3D code data
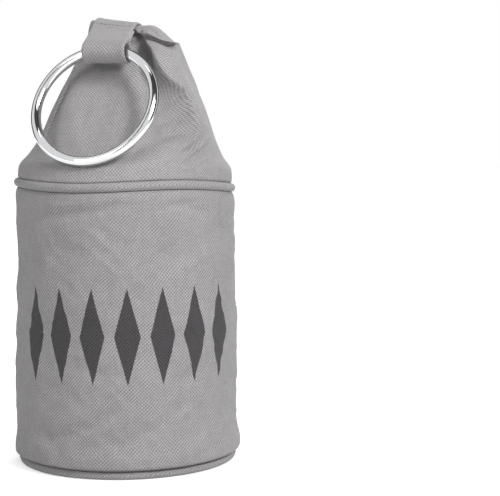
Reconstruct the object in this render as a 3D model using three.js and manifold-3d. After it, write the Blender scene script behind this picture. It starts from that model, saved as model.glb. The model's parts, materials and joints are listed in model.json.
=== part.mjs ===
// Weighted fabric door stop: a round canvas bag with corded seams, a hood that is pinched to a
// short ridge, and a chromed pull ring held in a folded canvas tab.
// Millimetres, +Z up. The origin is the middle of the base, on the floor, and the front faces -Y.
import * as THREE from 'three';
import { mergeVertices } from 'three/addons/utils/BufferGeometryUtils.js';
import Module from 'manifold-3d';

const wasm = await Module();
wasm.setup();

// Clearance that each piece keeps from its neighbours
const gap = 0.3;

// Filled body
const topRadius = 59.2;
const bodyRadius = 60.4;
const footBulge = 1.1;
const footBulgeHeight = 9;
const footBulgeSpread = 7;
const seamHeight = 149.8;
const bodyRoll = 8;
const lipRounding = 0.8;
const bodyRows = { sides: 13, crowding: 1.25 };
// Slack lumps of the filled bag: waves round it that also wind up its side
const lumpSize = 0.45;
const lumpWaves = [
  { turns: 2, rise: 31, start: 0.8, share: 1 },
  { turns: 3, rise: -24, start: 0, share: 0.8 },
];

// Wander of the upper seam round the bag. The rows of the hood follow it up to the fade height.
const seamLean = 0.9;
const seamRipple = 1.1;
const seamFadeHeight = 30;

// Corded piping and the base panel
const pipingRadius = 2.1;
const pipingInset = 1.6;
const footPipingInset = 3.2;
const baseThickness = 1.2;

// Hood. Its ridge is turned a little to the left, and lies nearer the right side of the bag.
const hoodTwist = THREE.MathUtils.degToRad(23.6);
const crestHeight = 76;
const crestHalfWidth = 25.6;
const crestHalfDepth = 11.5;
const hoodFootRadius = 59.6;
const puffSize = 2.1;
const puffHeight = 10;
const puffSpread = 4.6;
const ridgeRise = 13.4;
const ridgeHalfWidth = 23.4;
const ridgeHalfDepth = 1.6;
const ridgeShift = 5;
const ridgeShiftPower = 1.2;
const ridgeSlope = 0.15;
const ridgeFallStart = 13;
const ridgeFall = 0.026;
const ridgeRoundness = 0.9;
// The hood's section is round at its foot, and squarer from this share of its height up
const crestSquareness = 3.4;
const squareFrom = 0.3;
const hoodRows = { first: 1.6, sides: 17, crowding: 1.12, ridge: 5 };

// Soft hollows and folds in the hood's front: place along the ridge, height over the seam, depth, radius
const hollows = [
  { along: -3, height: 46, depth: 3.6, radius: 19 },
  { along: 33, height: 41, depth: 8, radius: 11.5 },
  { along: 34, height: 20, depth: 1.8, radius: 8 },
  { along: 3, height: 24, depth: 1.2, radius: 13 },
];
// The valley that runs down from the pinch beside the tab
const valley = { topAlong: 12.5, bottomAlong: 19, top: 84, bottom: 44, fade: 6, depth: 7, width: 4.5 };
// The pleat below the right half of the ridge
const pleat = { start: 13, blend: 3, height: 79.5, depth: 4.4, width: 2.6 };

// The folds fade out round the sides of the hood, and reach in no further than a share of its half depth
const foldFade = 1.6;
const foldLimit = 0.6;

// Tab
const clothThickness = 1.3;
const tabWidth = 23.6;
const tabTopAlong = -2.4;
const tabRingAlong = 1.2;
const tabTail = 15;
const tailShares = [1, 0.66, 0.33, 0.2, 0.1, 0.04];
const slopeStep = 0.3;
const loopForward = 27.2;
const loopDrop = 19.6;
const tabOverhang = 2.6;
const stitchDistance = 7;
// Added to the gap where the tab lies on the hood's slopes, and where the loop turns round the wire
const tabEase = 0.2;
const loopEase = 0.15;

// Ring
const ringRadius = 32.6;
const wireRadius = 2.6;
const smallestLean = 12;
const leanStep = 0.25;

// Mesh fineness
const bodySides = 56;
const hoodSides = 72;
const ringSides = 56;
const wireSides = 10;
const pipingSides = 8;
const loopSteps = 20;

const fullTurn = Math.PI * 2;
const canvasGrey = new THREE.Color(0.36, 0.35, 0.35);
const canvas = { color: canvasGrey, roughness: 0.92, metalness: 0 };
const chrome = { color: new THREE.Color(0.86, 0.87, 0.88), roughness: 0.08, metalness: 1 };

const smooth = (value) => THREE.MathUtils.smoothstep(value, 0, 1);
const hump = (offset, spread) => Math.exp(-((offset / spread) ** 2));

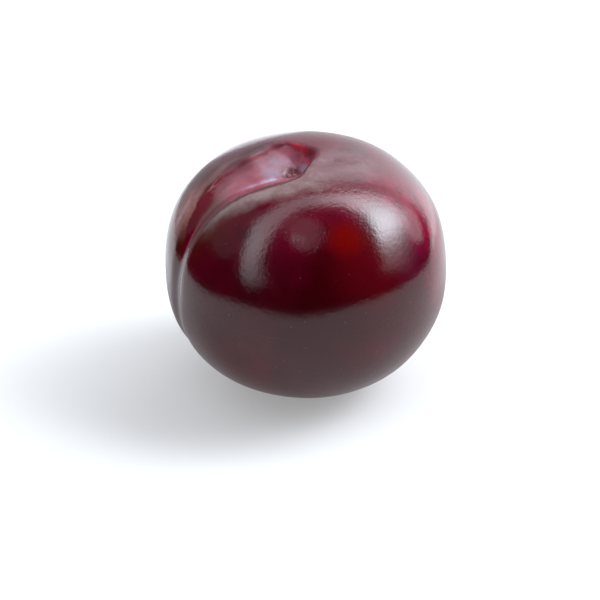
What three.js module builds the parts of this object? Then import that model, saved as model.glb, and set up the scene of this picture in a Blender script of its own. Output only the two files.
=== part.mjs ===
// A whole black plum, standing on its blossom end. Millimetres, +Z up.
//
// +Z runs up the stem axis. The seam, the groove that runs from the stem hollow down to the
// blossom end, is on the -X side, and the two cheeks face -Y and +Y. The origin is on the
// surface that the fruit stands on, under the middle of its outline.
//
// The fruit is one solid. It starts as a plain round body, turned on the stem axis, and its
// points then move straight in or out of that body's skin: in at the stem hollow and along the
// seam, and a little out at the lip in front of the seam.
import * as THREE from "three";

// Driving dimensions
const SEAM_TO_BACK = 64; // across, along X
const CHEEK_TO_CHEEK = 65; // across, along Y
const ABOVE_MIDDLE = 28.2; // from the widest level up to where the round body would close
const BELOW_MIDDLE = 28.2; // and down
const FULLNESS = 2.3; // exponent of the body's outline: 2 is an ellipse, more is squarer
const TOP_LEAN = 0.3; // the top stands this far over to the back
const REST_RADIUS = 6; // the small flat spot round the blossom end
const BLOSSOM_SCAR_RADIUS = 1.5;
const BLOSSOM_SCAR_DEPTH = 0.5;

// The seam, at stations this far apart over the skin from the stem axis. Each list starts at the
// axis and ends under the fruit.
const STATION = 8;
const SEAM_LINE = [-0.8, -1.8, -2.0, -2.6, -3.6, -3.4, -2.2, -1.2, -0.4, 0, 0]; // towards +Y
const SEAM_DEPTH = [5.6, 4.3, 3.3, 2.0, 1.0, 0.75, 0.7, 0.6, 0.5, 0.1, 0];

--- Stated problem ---
Locate "What three.js module" in the data above. Then repeat, exactly, its line and each line after it through the last, adding nothing.

--- Solution ---
What three.js module builds the parts of this object? Then import that model, saved as model.glb, and set up the scene of this picture in a Blender script of its own. Output only the two files.
=== part.mjs ===
// A whole black plum, standing on its blossom end. Millimetres, +Z up.
//
// +Z runs up the stem axis. The seam, the groove that runs from the stem hollow down to the
// blossom end, is on the -X side, and the two cheeks face -Y and +Y. The origin is on the
// surface that the fruit stands on, under the middle of its outline.
//
// The fruit is one solid. It starts as a plain round body, turned on the stem axis, and its
// points then move straight in or out of that body's skin: in at the stem hollow and along the
// seam, and a little out at the lip in front of the seam.
import * as THREE from "three";

// Driving dimensions
const SEAM_TO_BACK = 64; // across, along X
const CHEEK_TO_CHEEK = 65; // across, along Y
const ABOVE_MIDDLE = 28.2; // from the widest level up to where the round body would close
const BELOW_MIDDLE = 28.2; // and down
const FULLNESS = 2.3; // exponent of the body's outline: 2 is an ellipse, more is squarer
const TOP_LEAN = 0.3; // the top stands this far over to the back
const REST_RADIUS = 6; // the small flat spot round the blossom end
const BLOSSOM_SCAR_RADIUS = 1.5;
const BLOSSOM_SCAR_DEPTH = 0.5;

// The seam, at stations this far apart over the skin from the stem axis. Each list starts at the
// axis and ends under the fruit.
const STATION = 8;
const SEAM_LINE = [-0.8, -1.8, -2.0, -2.6, -3.6, -3.4, -2.2, -1.2, -0.4, 0, 0]; // towards +Y
const SEAM_DEPTH = [5.6, 4.3, 3.3, 2.0, 1.0, 0.75, 0.7, 0.6, 0.5, 0.1, 0];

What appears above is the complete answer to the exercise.